Miti del nostro tempo: Il moltiplicatore degli investimenti

L’esplorazione delle mitologie economiche che finiscono con l’alimentare quelle politiche che ormai conduciamo da qualche tempo, non poteva trascurarne una fra le più persistenti: quella del moltiplicatore degli investimenti. A cominciare da quelli pubblici, ovviamente, per la semplice ragione che costoro sono la banderina preferita dei politici in campagna elettorale e il modo più presentabile che hanno trovato per impegnare risorse fiscali, e quindi consenso. Chiunque frequenti le cronache politiche di questi anni, sarà cresciuto sentendo risuonare nelle orecchie frasi come questa: “Bisogna aumentare gli investimenti pubblici ad alto moltiplicatore per garantire più crescita e occupazione”.

Più che lecito perciò, domandarsi quanto pesi davvero questo moltiplicatore. Quantificare, però, è esercizio difficile e spesso frustrante. Comprensibile che i politici se ne esimano, come d’altronde hanno fatto anche molti economisti del passato, divenuti famosi declamando le virtù della spesa pubblica senza mai sottolinearne i vizi. Ma per fortuna ci sono anche gli economisti pignoli come quelli di Bankitalia che proprio in chiusura dell’ultima relazione annuale hanno dedicato un breve approfondimento al tema che ci consente finalmente di capire di cosa stiamo parlando. O almeno in parte.

Senza bisogno di farla troppo lunga, diamo un’occhiata alle premesse a quindi vediamo i risultati. La premessa “filosofica” è nota sin dai tempi di Keynes. “Se un aumento degli investimenti pubblici migliora il contesto esterno in cui operano le imprese, si determina un incremento  della produttività del lavoro e della redditività del capitale privato che ne sospinge l’accumulazione, favorendo così l’aumento del Pil nel medio e lungo periodo”. Quindi se – e notate se – l’investimento pubblico migliora il contesto, eccetera eccetera. Bankitalia sottolinea inoltre che pure la politica monetaria ha il suo impatto, a seconda se sia accomodante o restrittiva. E pure questo ormai fa parte del senso comune.

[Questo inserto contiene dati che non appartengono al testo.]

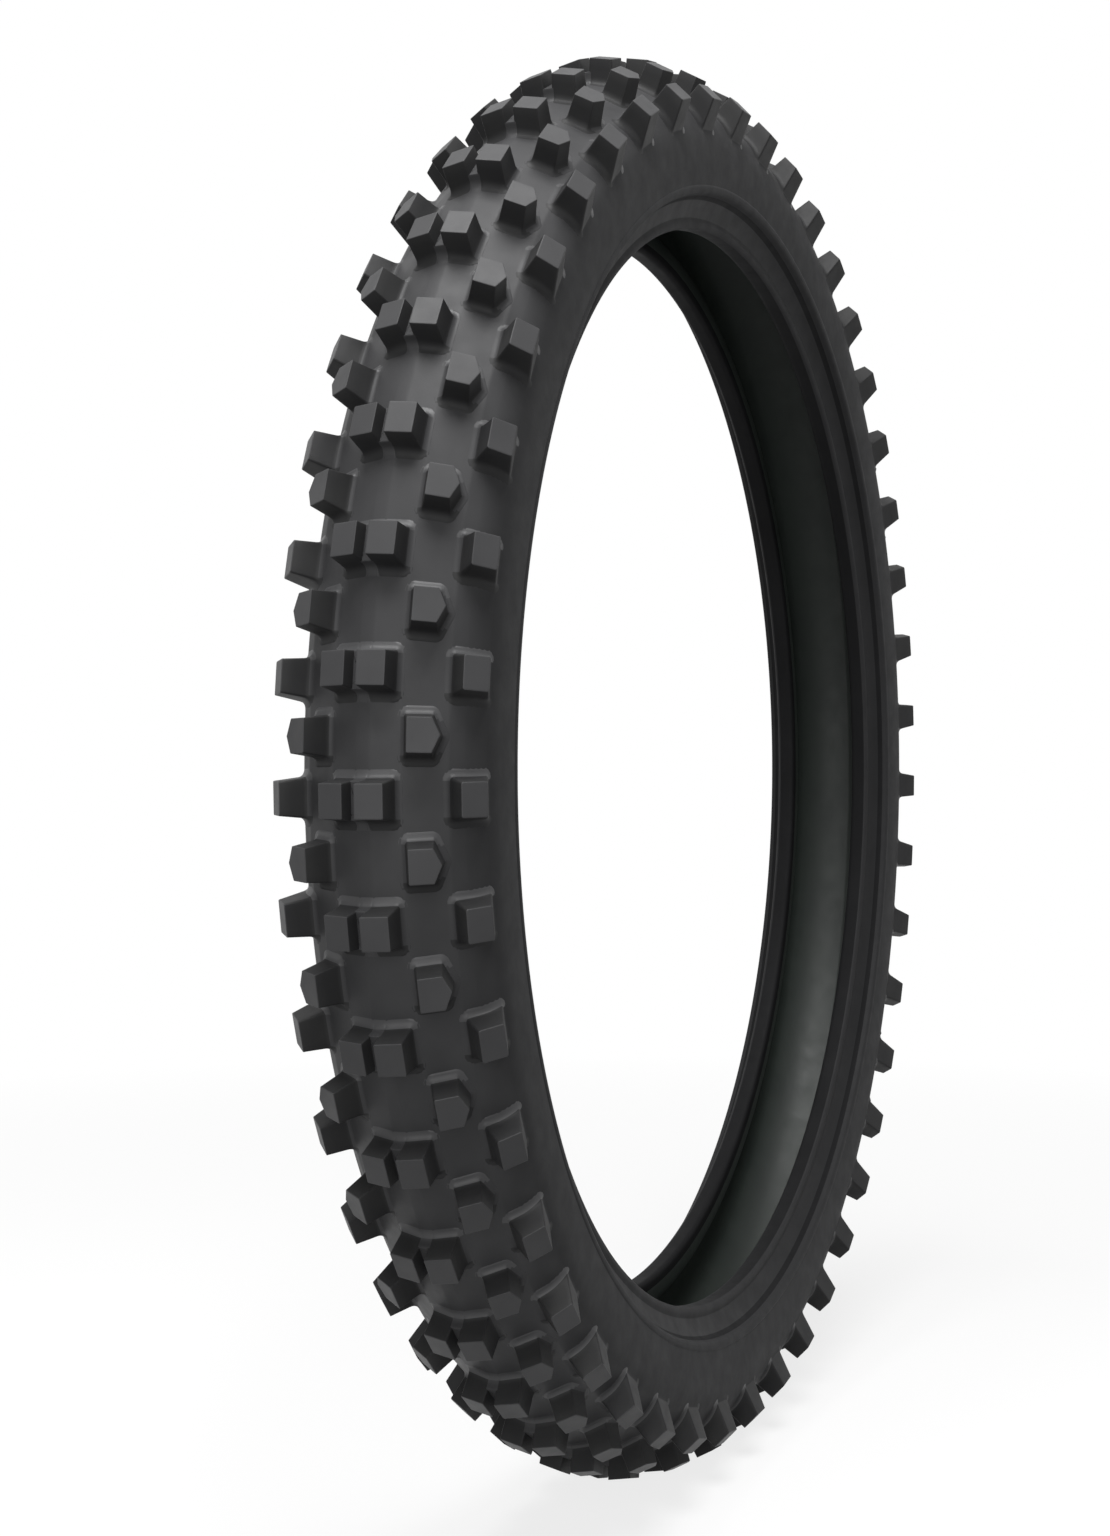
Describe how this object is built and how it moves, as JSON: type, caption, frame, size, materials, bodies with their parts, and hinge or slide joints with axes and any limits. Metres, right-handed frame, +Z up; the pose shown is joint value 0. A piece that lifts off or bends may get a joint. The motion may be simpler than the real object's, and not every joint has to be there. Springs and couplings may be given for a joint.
{
  "type": "motorcycle tire",
  "caption": "Off-road motorcycle front tire with rows of separate rubber blocks round a narrow round-shouldered casing, open at the beads.",
  "frame": {"origin": "centre of the tire: on the axle line, half-way between the beads", "axes": "+Y along the axle towards the tire's right side, +Z up with the tire standing on its tread, +X across; one pair of centre blocks stands exactly at the bottom"},
  "size_m": [0.6968, 0.09, 0.6963],
  "materials": {
    "tread_rubber": "matte",
    "sidewall_rubber": "satin",
    "chafer_rubber": "satin",
    "liner_rubber": "satin",
    "gum_rubber": "matte",
    "ply_cord": "matte",
    "wrap_tape": "matte",
    "bead_wire": "satin"
  },
  "bodies": {
    "root": {"tread_base": "tread_rubber", "tread_cushion": "gum_rubber", "breaker_ply": "ply_cord", "body_ply_outer": "ply_cord", "body_ply_inner": "ply_cord", "inner_liner": "liner_rubber", "sidewall_left": "sidewall_rubber", "sidewall_right": "sidewall_rubber", "chafer_left": "chafer_rubber", "chafer_right": "chafer_rubber", "bead_wires_left": "bead_wire", "bead_wires_right": "bead_wire", "bead_wrap_left": "wrap_tape", "bead_wrap_right": "wrap_tape", "bead_filler_left": "gum_rubber", "bead_filler_right": "gum_rubber", "centre_blocks_left": "tread_rubber", "centre_blocks_right": "tread_rubber", "centre_tie_bars": "tread_rubber", "transition_blocks_left": "tread_rubber", "transition_blocks_right": "tread_rubber", "shoulder_blocks_left": "tread_rubber", "shoulder_blocks_right": "tread_rubber"}
  },
  "joints": []
}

Quanto agli effetti, “la stima dell’impatto macroeconomico della maggiore spesa per investimenti è generalmente riassunta dal valore del moltiplicatore, ossia della variazione percentuale del Pil generata da un incremento persistente (solitamente ipotizzato tra i cinque e i dieci anni) della spesa pubblica pari all’1 per cento del prodotto effettuato in disavanzo”. Quindi si parte da un’ipotesi secondo la quale per un decennio si investe in disavanzo l’1% del pil. La tavola sotto riepiloga i risultati.

Bene: “Il moltiplicatore degli investimenti pubblici è elevato (compreso tra 1 e 1,8 nel medio periodo) nel caso in cui le condizioni monetarie e finanziarie rimangano invariate e le risorse stanziate si traducano in maniera tempestiva ed efficiente in aumenti del capitale pubblico”. Quindi l’effetto miracoloso – 1,8 euro di prodotto per ogni euro investito – in una forbice piuttosto ampia e in un arco di tempo lungo, si verifica se nel frattempo la politica monetaria rimane distesa e il “sistema” digerisce con grande efficienza l’investimento. Circostanze alquanto ipotetiche. Bankitalia ne è talmente consapevole che sottolinea come “tali stime debbano essere interpretate come un limite superiore: in presenza di inefficienze nei processi di spesa le stesse analisi indicano valori inferiori del moltiplicatore, compresi tra 0,7 e 1,3”. Lascio alla vostra immaginazione ipotizzare quanto siano efficienti i processi di spesa in Italia.

Nella valutazione “realistica” che fa Bankitalia “il moltiplicatore di medio termine sarebbe compreso tra 1,1 e 1,5 nell’ipotesi di piena efficienza della spesa”. E anche qui, sulla piena efficienza della spesa meglio stendere un velo pietoso.

Notevole la conclusione: “un valore più elevato (1,8) potrebbe essere raggiunto se l’incremento della spesa fosse coordinato tra i paesi dell’area dell’euro, grazie all’aumento della domanda aggregata e a condizione del permanere dell’attuale orientamento accomodante della politica monetaria, legato alla bassa inflazione”.

Insomma: mutualizzare il debito, e grazie anche al contributo della Bce, favorirebbe la magica moltiplicazione. Il mito si internazionalizza. Ma rimane un mito.